= Objective =
Write out the listing beneath this instruction in its entirety, exactly as it reads.

Records with modeling code
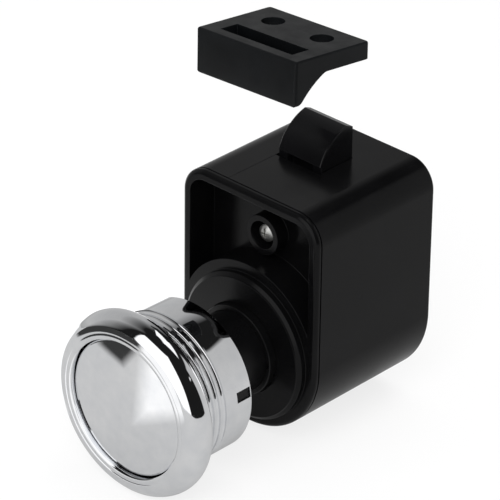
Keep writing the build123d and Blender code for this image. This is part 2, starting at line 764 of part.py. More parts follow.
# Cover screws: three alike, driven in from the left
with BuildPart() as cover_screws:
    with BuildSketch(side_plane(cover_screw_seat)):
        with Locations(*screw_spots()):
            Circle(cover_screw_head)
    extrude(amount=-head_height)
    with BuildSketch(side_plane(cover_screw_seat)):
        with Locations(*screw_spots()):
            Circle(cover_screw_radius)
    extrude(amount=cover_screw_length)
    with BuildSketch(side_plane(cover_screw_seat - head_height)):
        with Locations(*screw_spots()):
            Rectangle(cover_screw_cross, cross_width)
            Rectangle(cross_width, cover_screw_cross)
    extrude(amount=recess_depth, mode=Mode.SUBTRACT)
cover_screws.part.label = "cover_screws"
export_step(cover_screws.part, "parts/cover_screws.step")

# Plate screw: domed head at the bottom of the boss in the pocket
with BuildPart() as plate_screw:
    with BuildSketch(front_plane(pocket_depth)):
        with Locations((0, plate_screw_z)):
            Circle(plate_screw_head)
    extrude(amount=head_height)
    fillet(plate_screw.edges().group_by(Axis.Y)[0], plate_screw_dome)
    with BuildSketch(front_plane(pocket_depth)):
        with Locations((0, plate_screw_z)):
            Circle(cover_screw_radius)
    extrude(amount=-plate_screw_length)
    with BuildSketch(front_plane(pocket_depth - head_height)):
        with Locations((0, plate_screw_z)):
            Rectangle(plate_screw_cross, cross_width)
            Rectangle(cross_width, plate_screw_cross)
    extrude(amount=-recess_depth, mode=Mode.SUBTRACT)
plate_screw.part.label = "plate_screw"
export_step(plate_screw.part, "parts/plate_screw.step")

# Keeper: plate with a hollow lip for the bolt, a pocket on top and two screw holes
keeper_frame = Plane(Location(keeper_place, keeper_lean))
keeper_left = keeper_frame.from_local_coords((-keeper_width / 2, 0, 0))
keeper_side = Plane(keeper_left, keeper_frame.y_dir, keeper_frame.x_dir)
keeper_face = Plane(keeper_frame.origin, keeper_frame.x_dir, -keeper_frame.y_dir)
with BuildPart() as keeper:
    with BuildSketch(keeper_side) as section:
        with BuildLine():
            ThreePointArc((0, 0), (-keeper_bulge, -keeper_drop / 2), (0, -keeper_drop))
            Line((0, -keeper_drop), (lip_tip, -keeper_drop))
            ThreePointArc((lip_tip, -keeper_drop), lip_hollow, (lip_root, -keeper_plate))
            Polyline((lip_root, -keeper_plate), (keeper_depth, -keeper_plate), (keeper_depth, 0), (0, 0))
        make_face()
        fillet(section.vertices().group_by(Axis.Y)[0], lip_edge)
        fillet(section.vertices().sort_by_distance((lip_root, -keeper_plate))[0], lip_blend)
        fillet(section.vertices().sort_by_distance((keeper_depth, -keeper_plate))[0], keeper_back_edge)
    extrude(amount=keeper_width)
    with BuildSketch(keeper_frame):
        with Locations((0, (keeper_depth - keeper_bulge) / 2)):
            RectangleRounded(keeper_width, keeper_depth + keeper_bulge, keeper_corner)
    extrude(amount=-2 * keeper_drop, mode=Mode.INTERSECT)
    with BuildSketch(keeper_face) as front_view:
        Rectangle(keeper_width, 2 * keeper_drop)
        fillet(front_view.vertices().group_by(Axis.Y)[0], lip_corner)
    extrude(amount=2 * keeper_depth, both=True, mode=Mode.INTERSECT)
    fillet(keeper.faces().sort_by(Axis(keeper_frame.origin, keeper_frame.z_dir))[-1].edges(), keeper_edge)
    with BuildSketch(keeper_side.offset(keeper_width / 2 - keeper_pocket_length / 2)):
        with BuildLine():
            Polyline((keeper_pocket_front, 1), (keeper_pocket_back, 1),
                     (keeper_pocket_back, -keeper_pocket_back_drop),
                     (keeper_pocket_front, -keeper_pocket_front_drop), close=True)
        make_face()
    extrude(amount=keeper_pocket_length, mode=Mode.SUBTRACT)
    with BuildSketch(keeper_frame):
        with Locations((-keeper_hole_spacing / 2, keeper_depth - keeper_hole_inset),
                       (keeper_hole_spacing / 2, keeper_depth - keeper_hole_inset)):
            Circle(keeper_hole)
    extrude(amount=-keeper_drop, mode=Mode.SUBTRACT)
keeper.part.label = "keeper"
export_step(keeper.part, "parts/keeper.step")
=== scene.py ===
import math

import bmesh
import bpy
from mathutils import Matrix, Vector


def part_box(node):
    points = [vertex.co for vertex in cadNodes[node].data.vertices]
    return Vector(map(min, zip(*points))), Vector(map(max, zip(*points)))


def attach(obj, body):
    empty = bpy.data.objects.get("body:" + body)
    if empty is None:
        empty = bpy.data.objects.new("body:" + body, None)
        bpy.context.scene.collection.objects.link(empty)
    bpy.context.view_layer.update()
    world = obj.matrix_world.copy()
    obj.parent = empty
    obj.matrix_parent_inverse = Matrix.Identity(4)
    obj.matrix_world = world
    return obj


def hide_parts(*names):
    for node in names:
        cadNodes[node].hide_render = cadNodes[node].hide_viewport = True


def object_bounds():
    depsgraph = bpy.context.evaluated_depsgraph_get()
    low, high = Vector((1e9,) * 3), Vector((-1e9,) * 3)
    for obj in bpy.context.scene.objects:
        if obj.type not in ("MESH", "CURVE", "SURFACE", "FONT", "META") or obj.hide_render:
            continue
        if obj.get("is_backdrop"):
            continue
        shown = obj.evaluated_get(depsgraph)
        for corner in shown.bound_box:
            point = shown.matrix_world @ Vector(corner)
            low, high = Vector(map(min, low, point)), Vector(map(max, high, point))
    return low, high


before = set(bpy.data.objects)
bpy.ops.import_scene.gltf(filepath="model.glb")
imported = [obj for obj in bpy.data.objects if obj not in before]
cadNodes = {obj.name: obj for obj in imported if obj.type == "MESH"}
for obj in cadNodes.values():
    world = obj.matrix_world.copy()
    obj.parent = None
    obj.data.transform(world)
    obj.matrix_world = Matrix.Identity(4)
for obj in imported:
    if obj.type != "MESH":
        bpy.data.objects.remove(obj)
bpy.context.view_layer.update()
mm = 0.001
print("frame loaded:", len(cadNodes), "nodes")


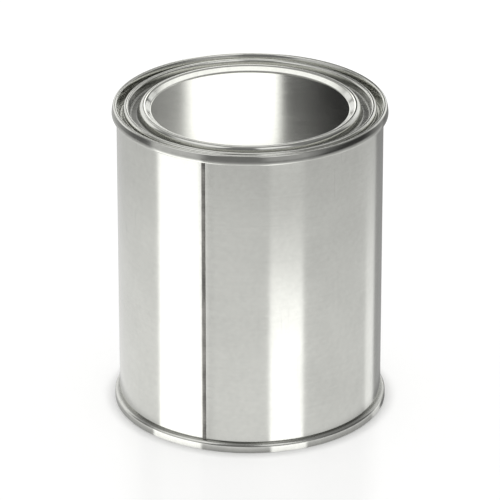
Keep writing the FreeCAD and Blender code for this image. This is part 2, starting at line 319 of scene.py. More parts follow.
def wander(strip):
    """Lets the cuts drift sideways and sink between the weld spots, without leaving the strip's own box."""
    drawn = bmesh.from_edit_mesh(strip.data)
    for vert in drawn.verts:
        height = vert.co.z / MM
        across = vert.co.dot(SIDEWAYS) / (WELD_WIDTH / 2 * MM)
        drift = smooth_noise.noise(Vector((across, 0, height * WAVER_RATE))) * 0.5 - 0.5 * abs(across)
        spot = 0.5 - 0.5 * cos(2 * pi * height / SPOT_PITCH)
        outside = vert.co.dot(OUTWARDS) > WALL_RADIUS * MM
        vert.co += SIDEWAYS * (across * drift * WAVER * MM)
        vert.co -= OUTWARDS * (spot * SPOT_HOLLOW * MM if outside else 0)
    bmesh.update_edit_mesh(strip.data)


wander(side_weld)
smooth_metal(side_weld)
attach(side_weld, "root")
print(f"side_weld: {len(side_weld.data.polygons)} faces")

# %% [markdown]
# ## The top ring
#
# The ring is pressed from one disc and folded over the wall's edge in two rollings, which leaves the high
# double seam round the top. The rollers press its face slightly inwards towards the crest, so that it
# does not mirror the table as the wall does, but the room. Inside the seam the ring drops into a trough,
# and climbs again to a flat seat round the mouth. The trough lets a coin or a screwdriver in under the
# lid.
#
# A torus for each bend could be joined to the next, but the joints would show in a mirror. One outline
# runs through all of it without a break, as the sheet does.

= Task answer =
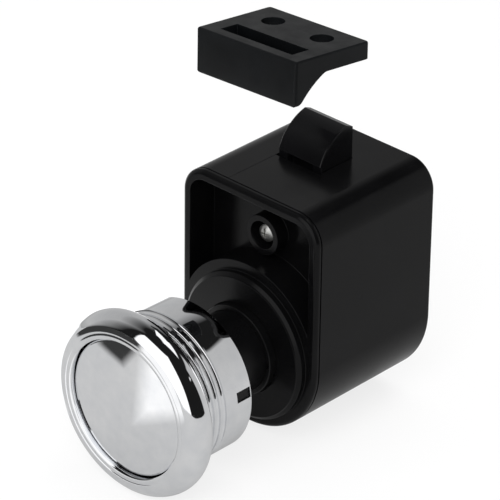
Keep writing the build123d and Blender code for this image. This is part 2, starting at line 764 of part.py. More parts follow.
# Cover screws: three alike, driven in from the left
with BuildPart() as cover_screws:
    with BuildSketch(side_plane(cover_screw_seat)):
        with Locations(*screw_spots()):
            Circle(cover_screw_head)
    extrude(amount=-head_height)
    with BuildSketch(side_plane(cover_screw_seat)):
        with Locations(*screw_spots()):
            Circle(cover_screw_radius)
    extrude(amount=cover_screw_length)
    with BuildSketch(side_plane(cover_screw_seat - head_height)):
        with Locations(*screw_spots()):
            Rectangle(cover_screw_cross, cross_width)
            Rectangle(cross_width, cover_screw_cross)
    extrude(amount=recess_depth, mode=Mode.SUBTRACT)
cover_screws.part.label = "cover_screws"
export_step(cover_screws.part, "parts/cover_screws.step")

# Plate screw: domed head at the bottom of the boss in the pocket
with BuildPart() as plate_screw:
    with BuildSketch(front_plane(pocket_depth)):
        with Locations((0, plate_screw_z)):
            Circle(plate_screw_head)
    extrude(amount=head_height)
    fillet(plate_screw.edges().group_by(Axis.Y)[0], plate_screw_dome)
    with BuildSketch(front_plane(pocket_depth)):
        with Locations((0, plate_screw_z)):
            Circle(cover_screw_radius)
    extrude(amount=-plate_screw_length)
    with BuildSketch(front_plane(pocket_depth - head_height)):
        with Locations((0, plate_screw_z)):
            Rectangle(plate_screw_cross, cross_width)
            Rectangle(cross_width, plate_screw_cross)
    extrude(amount=-recess_depth, mode=Mode.SUBTRACT)
plate_screw.part.label = "plate_screw"
export_step(plate_screw.part, "parts/plate_screw.step")

# Keeper: plate with a hollow lip for the bolt, a pocket on top and two screw holes
keeper_frame = Plane(Location(keeper_place, keeper_lean))
keeper_left = keeper_frame.from_local_coords((-keeper_width / 2, 0, 0))
keeper_side = Plane(keeper_left, keeper_frame.y_dir, keeper_frame.x_dir)
keeper_face = Plane(keeper_frame.origin, keeper_frame.x_dir, -keeper_frame.y_dir)
with BuildPart() as keeper:
    with BuildSketch(keeper_side) as section:
        with BuildLine():
            ThreePointArc((0, 0), (-keeper_bulge, -keeper_drop / 2), (0, -keeper_drop))
            Line((0, -keeper_drop), (lip_tip, -keeper_drop))
            ThreePointArc((lip_tip, -keeper_drop), lip_hollow, (lip_root, -keeper_plate))
            Polyline((lip_root, -keeper_plate), (keeper_depth, -keeper_plate), (keeper_depth, 0), (0, 0))
        make_face()
        fillet(section.vertices().group_by(Axis.Y)[0], lip_edge)
        fillet(section.vertices().sort_by_distance((lip_root, -keeper_plate))[0], lip_blend)
        fillet(section.vertices().sort_by_distance((keeper_depth, -keeper_plate))[0], keeper_back_edge)
    extrude(amount=keeper_width)
    with BuildSketch(keeper_frame):
        with Locations((0, (keeper_depth - keeper_bulge) / 2)):
            RectangleRounded(keeper_width, keeper_depth + keeper_bulge, keeper_corner)
    extrude(amount=-2 * keeper_drop, mode=Mode.INTERSECT)
    with BuildSketch(keeper_face) as front_view:
        Rectangle(keeper_width, 2 * keeper_drop)
        fillet(front_view.vertices().group_by(Axis.Y)[0], lip_corner)
    extrude(amount=2 * keeper_depth, both=True, mode=Mode.INTERSECT)
    fillet(keeper.faces().sort_by(Axis(keeper_frame.origin, keeper_frame.z_dir))[-1].edges(), keeper_edge)
    with BuildSketch(keeper_side.offset(keeper_width / 2 - keeper_pocket_length / 2)):
        with BuildLine():
            Polyline((keeper_pocket_front, 1), (keeper_pocket_back, 1),
                     (keeper_pocket_back, -keeper_pocket_back_drop),
                     (keeper_pocket_front, -keeper_pocket_front_drop), close=True)
        make_face()
    extrude(amount=keeper_pocket_length, mode=Mode.SUBTRACT)
    with BuildSketch(keeper_frame):
        with Locations((-keeper_hole_spacing / 2, keeper_depth - keeper_hole_inset),
                       (keeper_hole_spacing / 2, keeper_depth - keeper_hole_inset)):
            Circle(keeper_hole)
    extrude(amount=-keeper_drop, mode=Mode.SUBTRACT)
keeper.part.label = "keeper"
export_step(keeper.part, "parts/keeper.step")
=== scene.py ===
import math

import bmesh
import bpy
from mathutils import Matrix, Vector


def part_box(node):
    points = [vertex.co for vertex in cadNodes[node].data.vertices]
    return Vector(map(min, zip(*points))), Vector(map(max, zip(*points)))


def attach(obj, body):
    empty = bpy.data.objects.get("body:" + body)
    if empty is None:
        empty = bpy.data.objects.new("body:" + body, None)
        bpy.context.scene.collection.objects.link(empty)
    bpy.context.view_layer.update()
    world = obj.matrix_world.copy()
    obj.parent = empty
    obj.matrix_parent_inverse = Matrix.Identity(4)
    obj.matrix_world = world
    return obj


def hide_parts(*names):
    for node in names:
        cadNodes[node].hide_render = cadNodes[node].hide_viewport = True


def object_bounds():
    depsgraph = bpy.context.evaluated_depsgraph_get()
    low, high = Vector((1e9,) * 3), Vector((-1e9,) * 3)
    for obj in bpy.context.scene.objects:
        if obj.type not in ("MESH", "CURVE", "SURFACE", "FONT", "META") or obj.hide_render:
            continue
        if obj.get("is_backdrop"):
            continue
        shown = obj.evaluated_get(depsgraph)
        for corner in shown.bound_box:
            point = shown.matrix_world @ Vector(corner)
            low, high = Vector(map(min, low, point)), Vector(map(max, high, point))
    return low, high


before = set(bpy.data.objects)
bpy.ops.import_scene.gltf(filepath="model.glb")
imported = [obj for obj in bpy.data.objects if obj not in before]
cadNodes = {obj.name: obj for obj in imported if obj.type == "MESH"}
for obj in cadNodes.values():
    world = obj.matrix_world.copy()
    obj.parent = None
    obj.data.transform(world)
    obj.matrix_world = Matrix.Identity(4)
for obj in imported:
    if obj.type != "MESH":
        bpy.data.objects.remove(obj)
bpy.context.view_layer.update()
mm = 0.001
print("frame loaded:", len(cadNodes), "nodes")


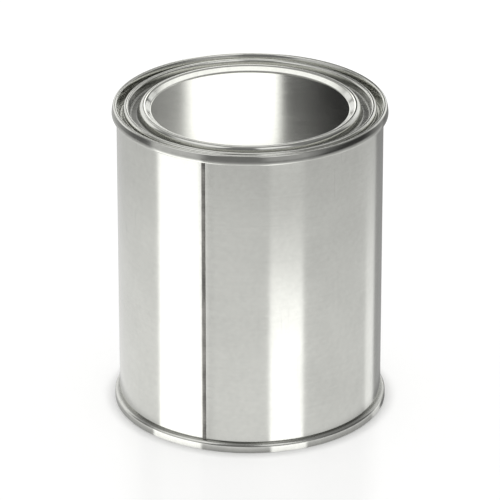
Keep writing the FreeCAD and Blender code for this image. This is part 2, starting at line 319 of scene.py. More parts follow.
def wander(strip):
    """Lets the cuts drift sideways and sink between the weld spots, without leaving the strip's own box."""
    drawn = bmesh.from_edit_mesh(strip.data)
    for vert in drawn.verts:
        height = vert.co.z / MM
        across = vert.co.dot(SIDEWAYS) / (WELD_WIDTH / 2 * MM)
        drift = smooth_noise.noise(Vector((across, 0, height * WAVER_RATE))) * 0.5 - 0.5 * abs(across)
        spot = 0.5 - 0.5 * cos(2 * pi * height / SPOT_PITCH)
        outside = vert.co.dot(OUTWARDS) > WALL_RADIUS * MM
        vert.co += SIDEWAYS * (across * drift * WAVER * MM)
        vert.co -= OUTWARDS * (spot * SPOT_HOLLOW * MM if outside else 0)
    bmesh.update_edit_mesh(strip.data)


wander(side_weld)
smooth_metal(side_weld)
attach(side_weld, "root")
print(f"side_weld: {len(side_weld.data.polygons)} faces")

# %% [markdown]
# ## The top ring
#
# The ring is pressed from one disc and folded over the wall's edge in two rollings, which leaves the high
# double seam round the top. The rollers press its face slightly inwards towards the crest, so that it
# does not mirror the table as the wall does, but the room. Inside the seam the ring drops into a trough,
# and climbs again to a flat seat round the mouth. The trough lets a coin or a screwdriver in under the
# lid.
#
# A torus for each bend could be joined to the next, but the joints would show in a mirror. One outline
# runs through all of it without a break, as the sheet does.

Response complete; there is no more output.